Among the records that follow, set down only the lines from the one containing "pieces = mitred_walls()" to the one containing "import math", both included, exactly.

* _Dataset content_
──────────

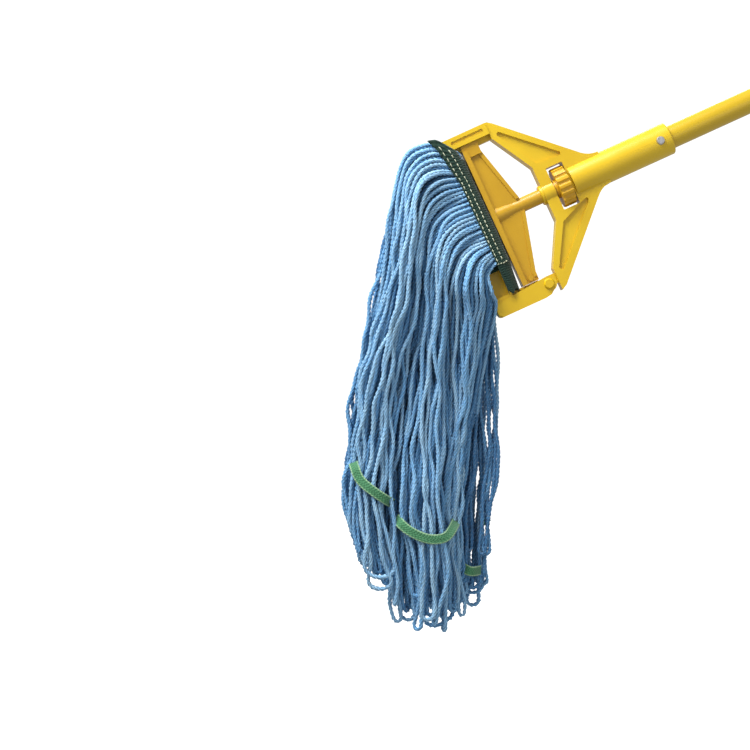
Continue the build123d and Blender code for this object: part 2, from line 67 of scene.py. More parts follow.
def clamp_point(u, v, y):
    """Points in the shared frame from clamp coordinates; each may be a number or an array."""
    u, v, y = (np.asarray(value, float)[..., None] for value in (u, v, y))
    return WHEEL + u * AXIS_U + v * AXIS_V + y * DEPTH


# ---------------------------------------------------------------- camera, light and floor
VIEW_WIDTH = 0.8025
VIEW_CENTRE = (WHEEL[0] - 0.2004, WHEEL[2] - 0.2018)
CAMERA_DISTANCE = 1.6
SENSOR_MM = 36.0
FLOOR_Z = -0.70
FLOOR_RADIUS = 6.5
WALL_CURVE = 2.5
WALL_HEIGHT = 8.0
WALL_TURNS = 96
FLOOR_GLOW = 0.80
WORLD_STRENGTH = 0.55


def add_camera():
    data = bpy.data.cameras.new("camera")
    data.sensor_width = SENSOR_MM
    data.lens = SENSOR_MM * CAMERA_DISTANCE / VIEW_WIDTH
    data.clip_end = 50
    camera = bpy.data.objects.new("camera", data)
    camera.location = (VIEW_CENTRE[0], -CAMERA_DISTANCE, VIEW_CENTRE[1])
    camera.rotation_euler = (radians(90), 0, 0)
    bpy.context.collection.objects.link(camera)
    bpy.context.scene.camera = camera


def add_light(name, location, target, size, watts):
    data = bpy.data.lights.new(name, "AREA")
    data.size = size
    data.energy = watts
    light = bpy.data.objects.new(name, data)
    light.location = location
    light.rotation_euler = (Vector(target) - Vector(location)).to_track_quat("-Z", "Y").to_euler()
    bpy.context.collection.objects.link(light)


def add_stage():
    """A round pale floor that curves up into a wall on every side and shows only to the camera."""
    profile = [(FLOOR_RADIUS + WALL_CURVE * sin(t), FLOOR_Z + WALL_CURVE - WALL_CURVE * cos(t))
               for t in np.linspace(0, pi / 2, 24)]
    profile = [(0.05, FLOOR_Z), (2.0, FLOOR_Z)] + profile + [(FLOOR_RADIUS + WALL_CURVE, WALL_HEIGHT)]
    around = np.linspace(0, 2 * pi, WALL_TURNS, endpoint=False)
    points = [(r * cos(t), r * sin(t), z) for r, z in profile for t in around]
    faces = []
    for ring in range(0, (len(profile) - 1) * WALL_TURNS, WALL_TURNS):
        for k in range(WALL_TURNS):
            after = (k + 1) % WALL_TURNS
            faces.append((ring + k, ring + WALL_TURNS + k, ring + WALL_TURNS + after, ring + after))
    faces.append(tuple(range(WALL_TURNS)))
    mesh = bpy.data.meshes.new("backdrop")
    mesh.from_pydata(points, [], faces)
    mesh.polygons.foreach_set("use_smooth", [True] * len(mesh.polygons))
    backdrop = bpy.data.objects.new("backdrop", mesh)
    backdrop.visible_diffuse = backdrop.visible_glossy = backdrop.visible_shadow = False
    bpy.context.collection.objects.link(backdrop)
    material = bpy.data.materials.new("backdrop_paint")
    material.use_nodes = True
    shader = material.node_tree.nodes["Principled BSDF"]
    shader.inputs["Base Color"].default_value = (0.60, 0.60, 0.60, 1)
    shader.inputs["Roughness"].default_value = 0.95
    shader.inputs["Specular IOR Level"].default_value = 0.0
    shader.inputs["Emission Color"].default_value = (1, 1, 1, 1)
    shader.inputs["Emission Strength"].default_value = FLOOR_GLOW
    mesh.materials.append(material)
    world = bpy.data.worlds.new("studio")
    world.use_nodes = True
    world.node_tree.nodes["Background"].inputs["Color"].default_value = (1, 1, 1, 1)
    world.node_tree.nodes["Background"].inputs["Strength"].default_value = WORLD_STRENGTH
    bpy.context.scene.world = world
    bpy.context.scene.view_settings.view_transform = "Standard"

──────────

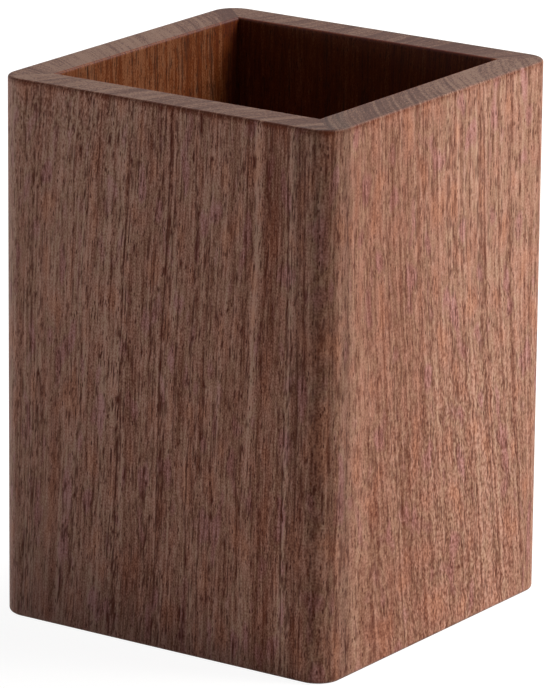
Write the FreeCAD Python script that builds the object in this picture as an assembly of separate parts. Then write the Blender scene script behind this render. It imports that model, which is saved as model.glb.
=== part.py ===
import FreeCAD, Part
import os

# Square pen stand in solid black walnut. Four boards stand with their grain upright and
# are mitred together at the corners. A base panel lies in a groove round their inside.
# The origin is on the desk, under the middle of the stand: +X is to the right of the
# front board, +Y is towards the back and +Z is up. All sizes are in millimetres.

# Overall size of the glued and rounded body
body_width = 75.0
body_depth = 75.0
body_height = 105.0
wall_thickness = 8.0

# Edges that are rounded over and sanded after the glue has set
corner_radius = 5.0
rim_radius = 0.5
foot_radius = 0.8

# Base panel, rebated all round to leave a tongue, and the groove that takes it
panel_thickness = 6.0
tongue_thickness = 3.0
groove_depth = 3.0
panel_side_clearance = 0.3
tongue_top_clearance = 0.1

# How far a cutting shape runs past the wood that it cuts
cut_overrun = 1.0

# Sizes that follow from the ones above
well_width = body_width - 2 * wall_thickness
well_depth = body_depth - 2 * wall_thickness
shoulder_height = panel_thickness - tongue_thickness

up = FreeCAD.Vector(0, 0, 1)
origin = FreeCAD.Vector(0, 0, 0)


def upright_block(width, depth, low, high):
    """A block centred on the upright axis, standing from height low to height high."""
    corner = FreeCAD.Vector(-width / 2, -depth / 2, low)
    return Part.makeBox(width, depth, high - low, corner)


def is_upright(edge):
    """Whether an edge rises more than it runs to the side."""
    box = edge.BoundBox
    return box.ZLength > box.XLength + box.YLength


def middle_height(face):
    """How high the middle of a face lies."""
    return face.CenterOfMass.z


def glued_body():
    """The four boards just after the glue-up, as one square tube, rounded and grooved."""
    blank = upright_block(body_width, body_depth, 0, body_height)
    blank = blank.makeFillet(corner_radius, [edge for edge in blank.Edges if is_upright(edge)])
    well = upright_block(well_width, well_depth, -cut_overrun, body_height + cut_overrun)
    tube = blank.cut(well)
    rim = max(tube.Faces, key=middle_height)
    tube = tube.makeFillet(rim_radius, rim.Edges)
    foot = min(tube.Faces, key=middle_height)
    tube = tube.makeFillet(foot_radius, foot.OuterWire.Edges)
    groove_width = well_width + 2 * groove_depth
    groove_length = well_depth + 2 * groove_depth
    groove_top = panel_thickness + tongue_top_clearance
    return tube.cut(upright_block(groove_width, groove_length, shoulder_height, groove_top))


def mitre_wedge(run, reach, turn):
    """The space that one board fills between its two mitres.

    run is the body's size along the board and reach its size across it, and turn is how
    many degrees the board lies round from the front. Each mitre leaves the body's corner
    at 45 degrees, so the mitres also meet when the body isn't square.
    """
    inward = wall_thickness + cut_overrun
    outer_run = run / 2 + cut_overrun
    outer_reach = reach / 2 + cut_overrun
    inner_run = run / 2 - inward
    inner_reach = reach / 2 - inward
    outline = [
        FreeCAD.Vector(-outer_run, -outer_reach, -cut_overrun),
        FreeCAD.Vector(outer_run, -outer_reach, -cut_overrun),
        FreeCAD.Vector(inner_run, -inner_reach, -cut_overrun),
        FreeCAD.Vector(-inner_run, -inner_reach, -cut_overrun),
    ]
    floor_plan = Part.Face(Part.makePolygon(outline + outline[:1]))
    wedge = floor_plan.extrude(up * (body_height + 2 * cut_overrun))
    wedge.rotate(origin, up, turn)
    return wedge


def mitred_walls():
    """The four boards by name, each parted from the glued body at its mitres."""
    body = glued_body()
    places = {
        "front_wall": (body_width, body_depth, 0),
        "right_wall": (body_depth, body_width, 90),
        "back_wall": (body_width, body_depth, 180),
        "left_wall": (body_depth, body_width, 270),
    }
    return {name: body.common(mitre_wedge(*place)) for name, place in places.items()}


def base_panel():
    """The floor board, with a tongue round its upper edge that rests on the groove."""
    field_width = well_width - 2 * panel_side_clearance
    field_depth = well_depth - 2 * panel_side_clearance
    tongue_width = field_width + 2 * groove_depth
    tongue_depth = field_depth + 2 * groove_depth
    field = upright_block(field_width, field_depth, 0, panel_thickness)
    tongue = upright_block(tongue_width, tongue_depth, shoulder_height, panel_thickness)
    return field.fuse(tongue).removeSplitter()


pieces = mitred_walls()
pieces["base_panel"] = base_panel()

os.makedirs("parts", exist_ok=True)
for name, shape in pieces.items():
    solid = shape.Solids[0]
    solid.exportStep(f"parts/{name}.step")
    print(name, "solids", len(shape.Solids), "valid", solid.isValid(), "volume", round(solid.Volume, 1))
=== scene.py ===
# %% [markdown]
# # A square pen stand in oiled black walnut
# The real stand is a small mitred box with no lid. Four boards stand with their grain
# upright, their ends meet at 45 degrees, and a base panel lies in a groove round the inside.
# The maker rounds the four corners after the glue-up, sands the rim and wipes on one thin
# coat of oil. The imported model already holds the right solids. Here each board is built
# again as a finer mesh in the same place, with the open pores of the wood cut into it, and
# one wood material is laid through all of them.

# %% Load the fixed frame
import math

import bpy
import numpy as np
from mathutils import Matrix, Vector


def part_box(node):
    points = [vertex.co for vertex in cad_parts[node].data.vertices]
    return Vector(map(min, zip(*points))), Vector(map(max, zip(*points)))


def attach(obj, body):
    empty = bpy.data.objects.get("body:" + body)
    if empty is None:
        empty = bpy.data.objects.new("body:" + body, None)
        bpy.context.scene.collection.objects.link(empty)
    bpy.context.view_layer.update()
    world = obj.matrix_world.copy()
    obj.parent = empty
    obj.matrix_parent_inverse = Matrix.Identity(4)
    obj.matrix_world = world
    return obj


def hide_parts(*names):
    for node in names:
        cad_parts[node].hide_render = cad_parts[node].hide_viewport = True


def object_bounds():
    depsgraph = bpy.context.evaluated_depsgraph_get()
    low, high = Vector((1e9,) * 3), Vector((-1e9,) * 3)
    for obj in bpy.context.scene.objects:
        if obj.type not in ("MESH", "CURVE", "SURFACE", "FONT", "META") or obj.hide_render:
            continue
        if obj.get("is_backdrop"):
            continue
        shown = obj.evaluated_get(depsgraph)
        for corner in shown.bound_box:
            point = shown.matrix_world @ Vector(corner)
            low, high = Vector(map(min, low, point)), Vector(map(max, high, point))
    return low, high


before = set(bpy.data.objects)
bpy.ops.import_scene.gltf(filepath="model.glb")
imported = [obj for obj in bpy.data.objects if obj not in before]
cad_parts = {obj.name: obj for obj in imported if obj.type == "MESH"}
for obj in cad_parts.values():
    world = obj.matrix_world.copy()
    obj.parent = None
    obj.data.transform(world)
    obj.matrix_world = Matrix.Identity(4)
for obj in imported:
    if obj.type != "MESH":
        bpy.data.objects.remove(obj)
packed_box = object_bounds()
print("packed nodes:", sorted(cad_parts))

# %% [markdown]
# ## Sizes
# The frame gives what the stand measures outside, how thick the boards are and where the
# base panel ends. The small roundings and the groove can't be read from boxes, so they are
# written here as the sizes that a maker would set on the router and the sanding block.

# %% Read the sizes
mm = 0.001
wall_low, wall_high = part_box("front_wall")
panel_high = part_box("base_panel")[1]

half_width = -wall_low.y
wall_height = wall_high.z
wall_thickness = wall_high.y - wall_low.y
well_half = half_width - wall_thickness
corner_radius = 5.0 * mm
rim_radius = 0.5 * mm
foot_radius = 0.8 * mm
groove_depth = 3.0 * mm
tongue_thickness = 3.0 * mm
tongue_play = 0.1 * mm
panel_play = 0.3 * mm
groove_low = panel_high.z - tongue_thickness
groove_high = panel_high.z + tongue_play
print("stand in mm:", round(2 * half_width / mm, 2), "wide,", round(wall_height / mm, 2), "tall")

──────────

* _Response to this exercise_
pieces = mitred_walls()
pieces["base_panel"] = base_panel()

os.makedirs("parts", exist_ok=True)
for name, shape in pieces.items():
    solid = shape.Solids[0]
    solid.exportStep(f"parts/{name}.step")
    print(name, "solids", len(shape.Solids), "valid", solid.isValid(), "volume", round(solid.Volume, 1))
=== scene.py ===
# %% [markdown]
# # A square pen stand in oiled black walnut
# The real stand is a small mitred box with no lid. Four boards stand with their grain
# upright, their ends meet at 45 degrees, and a base panel lies in a groove round the inside.
# The maker rounds the four corners after the glue-up, sands the rim and wipes on one thin
# coat of oil. The imported model already holds the right solids. Here each board is built
# again as a finer mesh in the same place, with the open pores of the wood cut into it, and
# one wood material is laid through all of them.

# %% Load the fixed frame
import math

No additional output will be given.